▸ **EXERCISE DESCRIPTION**:
Read the records below and copy each line that contains "json".

▸ **INPUT FOR THIS TASK**:
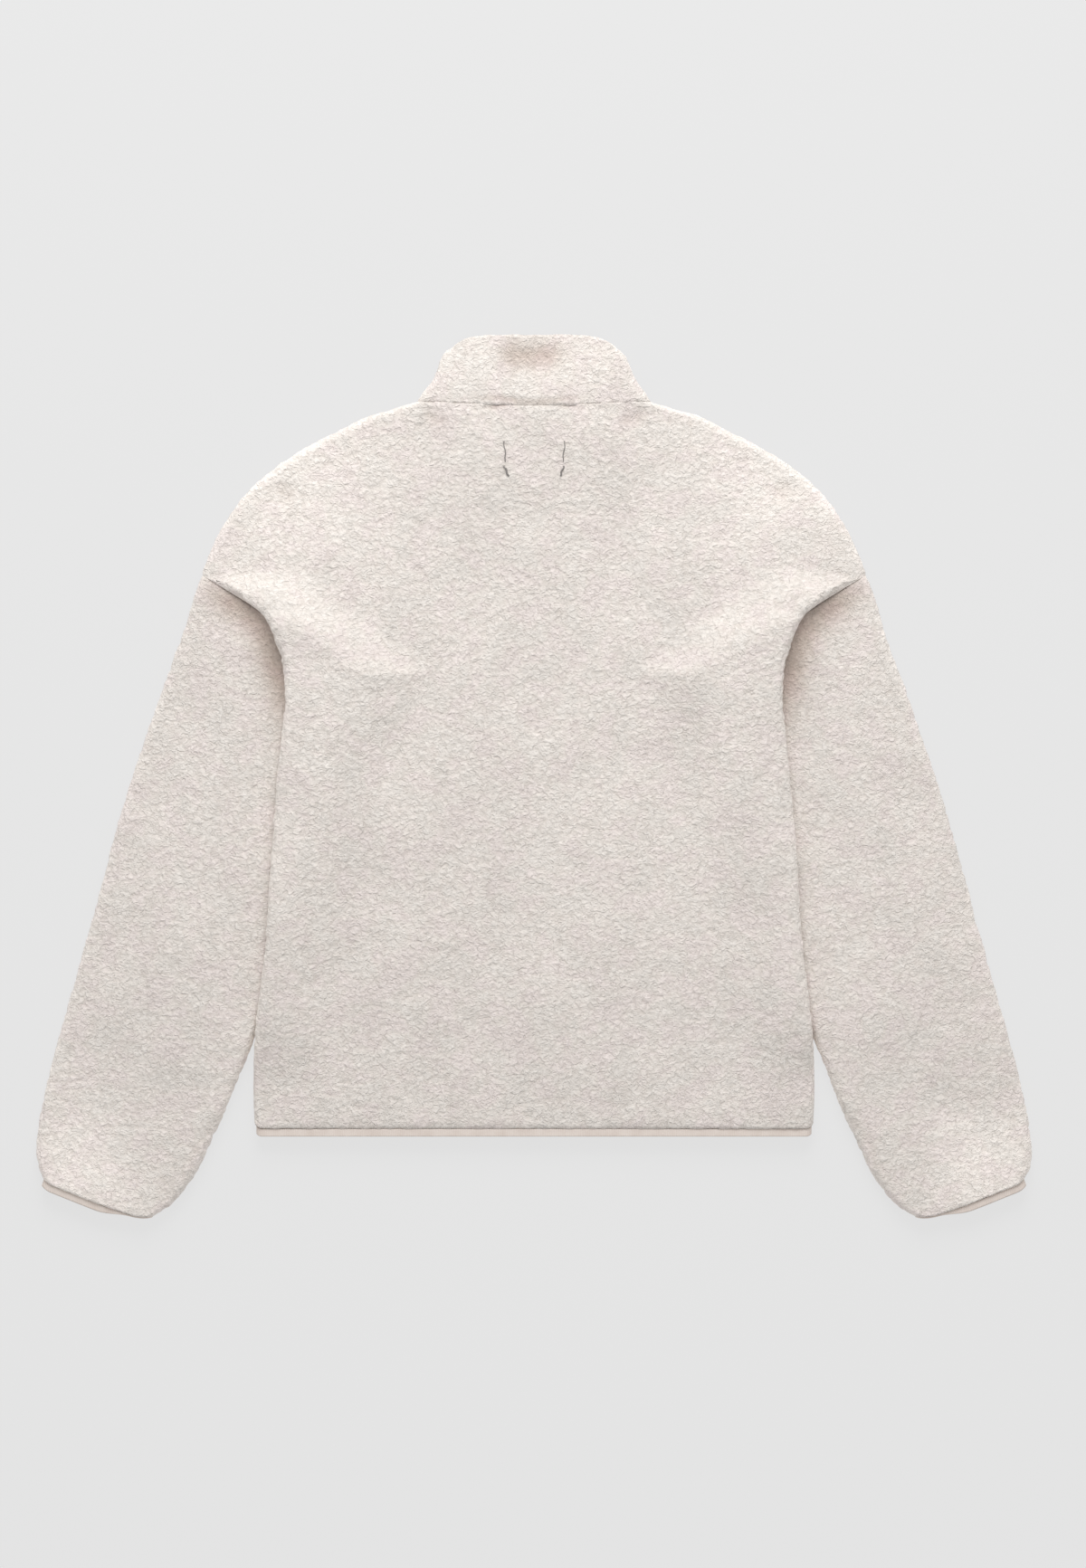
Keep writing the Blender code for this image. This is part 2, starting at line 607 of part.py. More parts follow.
...
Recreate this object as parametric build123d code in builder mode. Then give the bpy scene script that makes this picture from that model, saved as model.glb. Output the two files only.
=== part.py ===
--
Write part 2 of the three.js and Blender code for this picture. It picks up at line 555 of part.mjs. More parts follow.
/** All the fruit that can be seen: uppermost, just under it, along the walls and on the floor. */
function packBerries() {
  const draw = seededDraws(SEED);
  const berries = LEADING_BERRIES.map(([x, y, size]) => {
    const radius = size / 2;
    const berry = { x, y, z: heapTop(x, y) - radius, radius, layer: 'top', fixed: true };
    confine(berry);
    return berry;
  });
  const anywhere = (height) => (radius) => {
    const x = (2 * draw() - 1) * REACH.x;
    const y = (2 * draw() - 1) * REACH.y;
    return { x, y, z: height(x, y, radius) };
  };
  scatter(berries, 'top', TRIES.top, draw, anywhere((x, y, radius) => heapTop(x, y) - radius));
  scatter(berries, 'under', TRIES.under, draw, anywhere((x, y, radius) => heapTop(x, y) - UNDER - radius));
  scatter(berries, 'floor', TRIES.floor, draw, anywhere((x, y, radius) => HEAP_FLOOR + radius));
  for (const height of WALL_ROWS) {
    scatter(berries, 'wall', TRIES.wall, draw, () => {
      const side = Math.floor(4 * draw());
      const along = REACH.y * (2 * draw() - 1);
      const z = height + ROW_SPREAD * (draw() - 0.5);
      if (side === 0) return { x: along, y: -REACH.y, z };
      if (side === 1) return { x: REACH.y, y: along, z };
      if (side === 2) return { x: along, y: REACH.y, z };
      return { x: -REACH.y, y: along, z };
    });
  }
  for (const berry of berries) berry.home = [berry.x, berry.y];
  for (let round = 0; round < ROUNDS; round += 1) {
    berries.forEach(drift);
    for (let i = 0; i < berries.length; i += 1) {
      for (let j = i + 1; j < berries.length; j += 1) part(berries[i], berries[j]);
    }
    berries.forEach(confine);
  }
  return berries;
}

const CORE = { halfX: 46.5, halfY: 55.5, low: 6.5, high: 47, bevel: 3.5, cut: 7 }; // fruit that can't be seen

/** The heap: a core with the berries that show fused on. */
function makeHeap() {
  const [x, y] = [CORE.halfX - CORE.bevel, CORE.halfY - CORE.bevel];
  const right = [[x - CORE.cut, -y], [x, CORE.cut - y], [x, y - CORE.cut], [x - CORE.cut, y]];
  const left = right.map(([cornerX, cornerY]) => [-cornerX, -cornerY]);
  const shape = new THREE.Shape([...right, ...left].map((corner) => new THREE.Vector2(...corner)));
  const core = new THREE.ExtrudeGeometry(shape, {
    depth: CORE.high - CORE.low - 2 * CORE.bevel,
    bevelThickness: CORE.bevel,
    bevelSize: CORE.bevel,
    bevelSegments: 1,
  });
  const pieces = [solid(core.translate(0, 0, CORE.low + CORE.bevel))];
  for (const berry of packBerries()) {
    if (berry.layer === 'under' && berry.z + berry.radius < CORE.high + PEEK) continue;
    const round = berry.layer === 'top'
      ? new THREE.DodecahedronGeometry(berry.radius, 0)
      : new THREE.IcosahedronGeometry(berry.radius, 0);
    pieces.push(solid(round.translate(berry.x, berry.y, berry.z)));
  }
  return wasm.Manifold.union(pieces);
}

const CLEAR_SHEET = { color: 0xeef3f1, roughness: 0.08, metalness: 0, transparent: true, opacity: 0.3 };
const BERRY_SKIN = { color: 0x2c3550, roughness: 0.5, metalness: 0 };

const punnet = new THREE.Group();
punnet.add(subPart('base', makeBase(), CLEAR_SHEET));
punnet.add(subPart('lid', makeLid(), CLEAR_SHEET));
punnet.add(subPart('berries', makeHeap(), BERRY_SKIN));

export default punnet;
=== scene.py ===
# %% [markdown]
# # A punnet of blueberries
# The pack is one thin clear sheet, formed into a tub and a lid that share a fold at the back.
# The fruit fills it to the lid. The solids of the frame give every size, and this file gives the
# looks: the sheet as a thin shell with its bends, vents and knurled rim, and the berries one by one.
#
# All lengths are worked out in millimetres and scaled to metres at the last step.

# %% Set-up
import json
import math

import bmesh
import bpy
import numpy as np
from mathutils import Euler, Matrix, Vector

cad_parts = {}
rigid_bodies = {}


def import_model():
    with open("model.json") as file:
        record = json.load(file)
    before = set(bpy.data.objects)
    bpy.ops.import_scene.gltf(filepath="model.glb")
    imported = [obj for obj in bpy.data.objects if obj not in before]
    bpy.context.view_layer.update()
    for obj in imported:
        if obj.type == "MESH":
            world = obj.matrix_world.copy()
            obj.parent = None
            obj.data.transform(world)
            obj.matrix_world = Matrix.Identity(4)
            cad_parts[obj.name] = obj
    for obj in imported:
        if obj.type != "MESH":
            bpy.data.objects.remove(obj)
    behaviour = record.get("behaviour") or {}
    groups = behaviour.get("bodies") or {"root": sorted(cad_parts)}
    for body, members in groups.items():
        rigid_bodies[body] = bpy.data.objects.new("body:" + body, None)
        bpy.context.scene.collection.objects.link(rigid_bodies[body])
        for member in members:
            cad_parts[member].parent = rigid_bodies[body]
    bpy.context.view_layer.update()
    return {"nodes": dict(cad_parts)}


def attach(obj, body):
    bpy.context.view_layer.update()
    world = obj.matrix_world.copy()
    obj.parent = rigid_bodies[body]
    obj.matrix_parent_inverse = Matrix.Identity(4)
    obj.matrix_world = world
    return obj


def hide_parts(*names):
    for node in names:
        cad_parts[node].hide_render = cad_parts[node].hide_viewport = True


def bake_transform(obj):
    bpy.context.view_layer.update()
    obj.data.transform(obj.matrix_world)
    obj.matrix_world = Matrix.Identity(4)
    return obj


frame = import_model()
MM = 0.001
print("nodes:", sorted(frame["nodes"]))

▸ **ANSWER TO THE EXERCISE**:
import json
    with open("model.json") as file:
        record = json.load(file)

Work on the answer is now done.